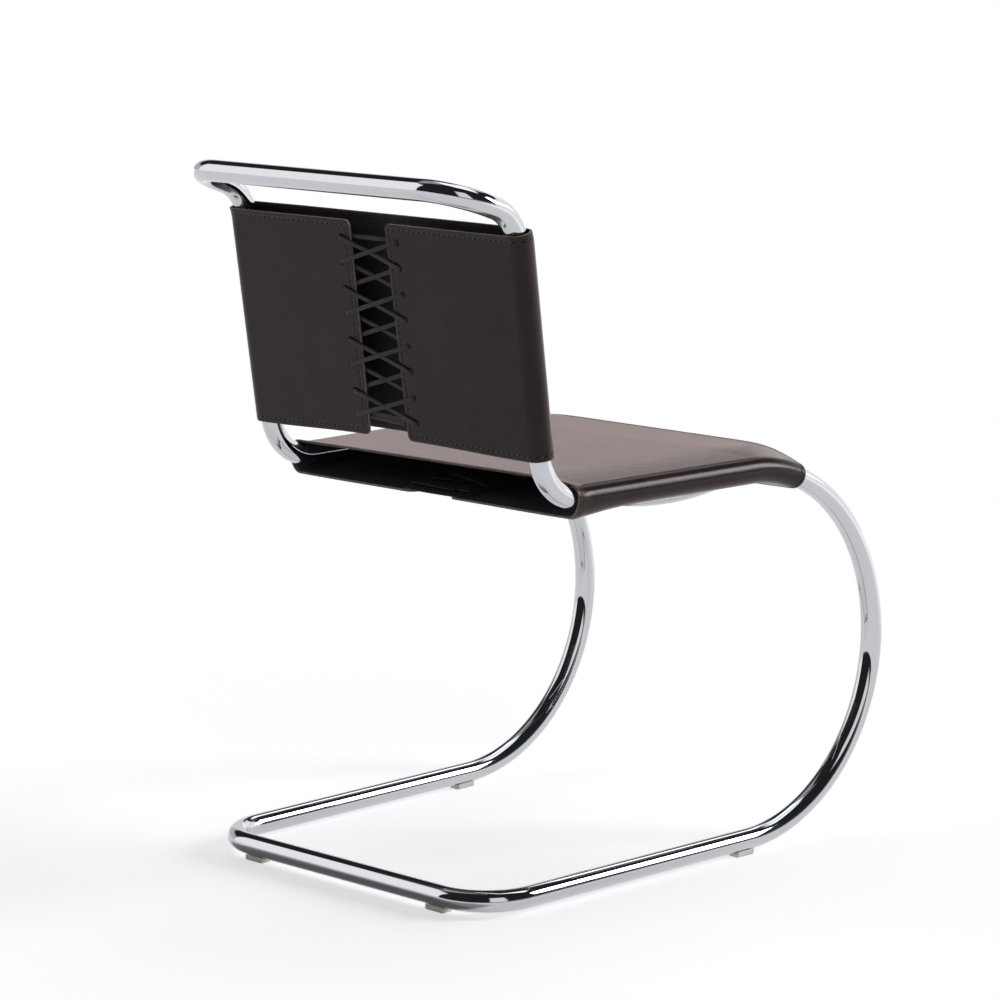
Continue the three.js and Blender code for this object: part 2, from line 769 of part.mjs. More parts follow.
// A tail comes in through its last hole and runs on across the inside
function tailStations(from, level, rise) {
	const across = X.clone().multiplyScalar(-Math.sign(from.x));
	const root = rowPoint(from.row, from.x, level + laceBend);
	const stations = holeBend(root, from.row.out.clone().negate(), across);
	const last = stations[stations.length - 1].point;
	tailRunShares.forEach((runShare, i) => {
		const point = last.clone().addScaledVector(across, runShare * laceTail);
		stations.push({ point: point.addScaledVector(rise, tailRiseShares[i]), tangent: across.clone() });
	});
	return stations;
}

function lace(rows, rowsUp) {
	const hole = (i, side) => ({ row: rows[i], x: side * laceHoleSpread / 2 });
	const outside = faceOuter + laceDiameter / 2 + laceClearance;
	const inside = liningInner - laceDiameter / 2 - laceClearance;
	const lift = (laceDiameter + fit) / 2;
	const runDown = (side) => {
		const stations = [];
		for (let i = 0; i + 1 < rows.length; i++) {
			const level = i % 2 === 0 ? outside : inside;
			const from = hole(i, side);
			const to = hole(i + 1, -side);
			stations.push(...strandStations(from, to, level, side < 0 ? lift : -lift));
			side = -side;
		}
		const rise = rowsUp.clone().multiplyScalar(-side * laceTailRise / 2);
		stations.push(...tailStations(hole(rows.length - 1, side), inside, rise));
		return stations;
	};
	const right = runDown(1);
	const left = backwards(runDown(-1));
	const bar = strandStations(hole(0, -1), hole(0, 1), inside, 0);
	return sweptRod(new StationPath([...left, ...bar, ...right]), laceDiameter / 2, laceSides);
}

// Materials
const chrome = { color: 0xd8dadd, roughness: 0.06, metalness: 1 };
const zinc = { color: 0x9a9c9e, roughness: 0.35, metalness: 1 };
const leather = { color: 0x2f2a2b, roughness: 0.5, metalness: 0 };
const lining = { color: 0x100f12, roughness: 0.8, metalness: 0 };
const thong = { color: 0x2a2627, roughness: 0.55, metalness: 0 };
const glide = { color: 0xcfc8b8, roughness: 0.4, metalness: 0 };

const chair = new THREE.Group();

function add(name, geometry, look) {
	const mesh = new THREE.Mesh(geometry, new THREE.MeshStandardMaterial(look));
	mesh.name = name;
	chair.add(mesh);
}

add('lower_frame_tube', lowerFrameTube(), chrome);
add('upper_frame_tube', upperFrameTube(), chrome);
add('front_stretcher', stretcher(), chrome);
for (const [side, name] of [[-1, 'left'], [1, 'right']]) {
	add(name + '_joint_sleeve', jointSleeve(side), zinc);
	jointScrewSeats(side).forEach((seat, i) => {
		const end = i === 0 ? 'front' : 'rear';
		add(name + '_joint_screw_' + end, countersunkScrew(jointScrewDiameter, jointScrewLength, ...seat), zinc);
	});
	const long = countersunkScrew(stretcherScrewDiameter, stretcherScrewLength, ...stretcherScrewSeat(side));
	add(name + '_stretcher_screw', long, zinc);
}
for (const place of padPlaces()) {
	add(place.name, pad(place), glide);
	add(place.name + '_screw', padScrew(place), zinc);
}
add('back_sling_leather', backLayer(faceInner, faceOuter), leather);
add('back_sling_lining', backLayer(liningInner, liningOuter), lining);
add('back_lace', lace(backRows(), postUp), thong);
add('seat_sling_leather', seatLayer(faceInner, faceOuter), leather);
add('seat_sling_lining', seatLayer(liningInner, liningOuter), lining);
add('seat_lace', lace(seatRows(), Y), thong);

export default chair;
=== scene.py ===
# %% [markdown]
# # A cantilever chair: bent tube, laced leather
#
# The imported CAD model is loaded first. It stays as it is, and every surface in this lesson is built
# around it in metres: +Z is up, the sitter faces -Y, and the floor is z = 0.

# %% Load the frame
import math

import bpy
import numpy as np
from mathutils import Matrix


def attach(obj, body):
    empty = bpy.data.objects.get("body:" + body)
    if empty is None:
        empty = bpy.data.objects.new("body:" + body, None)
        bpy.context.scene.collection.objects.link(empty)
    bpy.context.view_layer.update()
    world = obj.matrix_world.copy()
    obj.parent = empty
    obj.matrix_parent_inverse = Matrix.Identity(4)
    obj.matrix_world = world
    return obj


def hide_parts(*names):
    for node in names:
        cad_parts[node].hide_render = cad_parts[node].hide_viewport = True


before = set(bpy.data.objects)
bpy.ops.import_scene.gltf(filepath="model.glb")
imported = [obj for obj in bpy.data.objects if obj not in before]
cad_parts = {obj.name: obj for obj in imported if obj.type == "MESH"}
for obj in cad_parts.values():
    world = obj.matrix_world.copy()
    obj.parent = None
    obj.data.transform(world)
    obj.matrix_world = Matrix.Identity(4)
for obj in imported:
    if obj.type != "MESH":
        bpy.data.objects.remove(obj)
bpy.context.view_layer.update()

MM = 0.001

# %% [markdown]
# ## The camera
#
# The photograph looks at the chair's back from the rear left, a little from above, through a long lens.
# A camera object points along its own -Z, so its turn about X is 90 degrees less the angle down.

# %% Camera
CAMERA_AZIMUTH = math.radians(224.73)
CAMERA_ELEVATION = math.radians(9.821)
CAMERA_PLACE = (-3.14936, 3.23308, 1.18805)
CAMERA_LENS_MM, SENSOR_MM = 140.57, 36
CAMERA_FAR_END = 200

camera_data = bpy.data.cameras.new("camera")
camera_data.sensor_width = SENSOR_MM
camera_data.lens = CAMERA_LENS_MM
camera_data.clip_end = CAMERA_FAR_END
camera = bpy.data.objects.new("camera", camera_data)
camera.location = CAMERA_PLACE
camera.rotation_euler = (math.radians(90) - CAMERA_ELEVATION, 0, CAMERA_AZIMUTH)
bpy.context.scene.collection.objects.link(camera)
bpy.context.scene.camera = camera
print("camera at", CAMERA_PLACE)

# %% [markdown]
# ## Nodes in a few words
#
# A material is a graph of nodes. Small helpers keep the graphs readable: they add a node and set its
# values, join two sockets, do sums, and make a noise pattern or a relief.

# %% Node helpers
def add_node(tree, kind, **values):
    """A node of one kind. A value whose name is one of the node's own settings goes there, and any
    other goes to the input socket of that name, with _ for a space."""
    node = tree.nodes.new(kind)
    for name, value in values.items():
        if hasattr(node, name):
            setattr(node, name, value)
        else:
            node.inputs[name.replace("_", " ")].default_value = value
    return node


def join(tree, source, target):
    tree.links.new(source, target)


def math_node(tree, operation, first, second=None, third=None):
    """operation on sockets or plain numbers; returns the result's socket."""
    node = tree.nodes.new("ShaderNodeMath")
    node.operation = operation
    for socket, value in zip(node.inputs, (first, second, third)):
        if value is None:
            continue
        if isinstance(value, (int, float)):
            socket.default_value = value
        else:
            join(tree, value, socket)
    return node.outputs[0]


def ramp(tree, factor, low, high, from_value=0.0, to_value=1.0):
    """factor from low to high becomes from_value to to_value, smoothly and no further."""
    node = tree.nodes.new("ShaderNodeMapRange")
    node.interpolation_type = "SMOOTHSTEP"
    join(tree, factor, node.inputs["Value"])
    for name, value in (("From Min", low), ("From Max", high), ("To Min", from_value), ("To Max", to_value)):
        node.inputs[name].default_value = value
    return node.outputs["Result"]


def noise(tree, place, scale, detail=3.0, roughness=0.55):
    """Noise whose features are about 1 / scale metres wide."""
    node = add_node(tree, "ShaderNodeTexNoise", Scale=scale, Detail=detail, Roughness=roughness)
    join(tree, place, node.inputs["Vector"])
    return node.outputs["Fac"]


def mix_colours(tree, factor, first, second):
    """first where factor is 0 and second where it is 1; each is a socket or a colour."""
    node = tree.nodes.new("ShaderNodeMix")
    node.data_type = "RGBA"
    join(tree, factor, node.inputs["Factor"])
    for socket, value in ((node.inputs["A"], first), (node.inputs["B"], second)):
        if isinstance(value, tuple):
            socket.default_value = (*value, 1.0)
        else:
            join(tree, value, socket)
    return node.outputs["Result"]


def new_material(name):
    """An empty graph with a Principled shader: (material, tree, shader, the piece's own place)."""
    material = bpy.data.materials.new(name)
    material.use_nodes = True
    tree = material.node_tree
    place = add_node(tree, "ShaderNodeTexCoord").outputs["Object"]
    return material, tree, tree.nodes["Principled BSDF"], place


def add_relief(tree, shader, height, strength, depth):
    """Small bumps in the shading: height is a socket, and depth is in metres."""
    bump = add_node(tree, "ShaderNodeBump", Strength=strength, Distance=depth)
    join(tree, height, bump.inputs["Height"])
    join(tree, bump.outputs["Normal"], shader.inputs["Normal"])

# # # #

**Exercise:** Begin with the line containing "add('lower_frame_tube', lowerFrameTube(), chrome);" and end with the line containing "before = set(bpy.data.objects)"; repeat every line from start to finish exactly, and nothing outside them.

**Full response:**
add('lower_frame_tube', lowerFrameTube(), chrome);
add('upper_frame_tube', upperFrameTube(), chrome);
add('front_stretcher', stretcher(), chrome);
for (const [side, name] of [[-1, 'left'], [1, 'right']]) {
	add(name + '_joint_sleeve', jointSleeve(side), zinc);
	jointScrewSeats(side).forEach((seat, i) => {
		const end = i === 0 ? 'front' : 'rear';
		add(name + '_joint_screw_' + end, countersunkScrew(jointScrewDiameter, jointScrewLength, ...seat), zinc);
	});
	const long = countersunkScrew(stretcherScrewDiameter, stretcherScrewLength, ...stretcherScrewSeat(side));
	add(name + '_stretcher_screw', long, zinc);
}
for (const place of padPlaces()) {
	add(place.name, pad(place), glide);
	add(place.name + '_screw', padScrew(place), zinc);
}
add('back_sling_leather', backLayer(faceInner, faceOuter), leather);
add('back_sling_lining', backLayer(liningInner, liningOuter), lining);
add('back_lace', lace(backRows(), postUp), thong);
add('seat_sling_leather', seatLayer(faceInner, faceOuter), leather);
add('seat_sling_lining', seatLayer(liningInner, liningOuter), lining);
add('seat_lace', lace(seatRows(), Y), thong);

export default chair;
=== scene.py ===
# %% [markdown]
# # A cantilever chair: bent tube, laced leather
#
# The imported CAD model is loaded first. It stays as it is, and every surface in this lesson is built
# around it in metres: +Z is up, the sitter faces -Y, and the floor is z = 0.

# %% Load the frame
import math

import bpy
import numpy as np
from mathutils import Matrix


def attach(obj, body):
    empty = bpy.data.objects.get("body:" + body)
    if empty is None:
        empty = bpy.data.objects.new("body:" + body, None)
        bpy.context.scene.collection.objects.link(empty)
    bpy.context.view_layer.update()
    world = obj.matrix_world.copy()
    obj.parent = empty
    obj.matrix_parent_inverse = Matrix.Identity(4)
    obj.matrix_world = world
    return obj


def hide_parts(*names):
    for node in names:
        cad_parts[node].hide_render = cad_parts[node].hide_viewport = True


before = set(bpy.data.objects)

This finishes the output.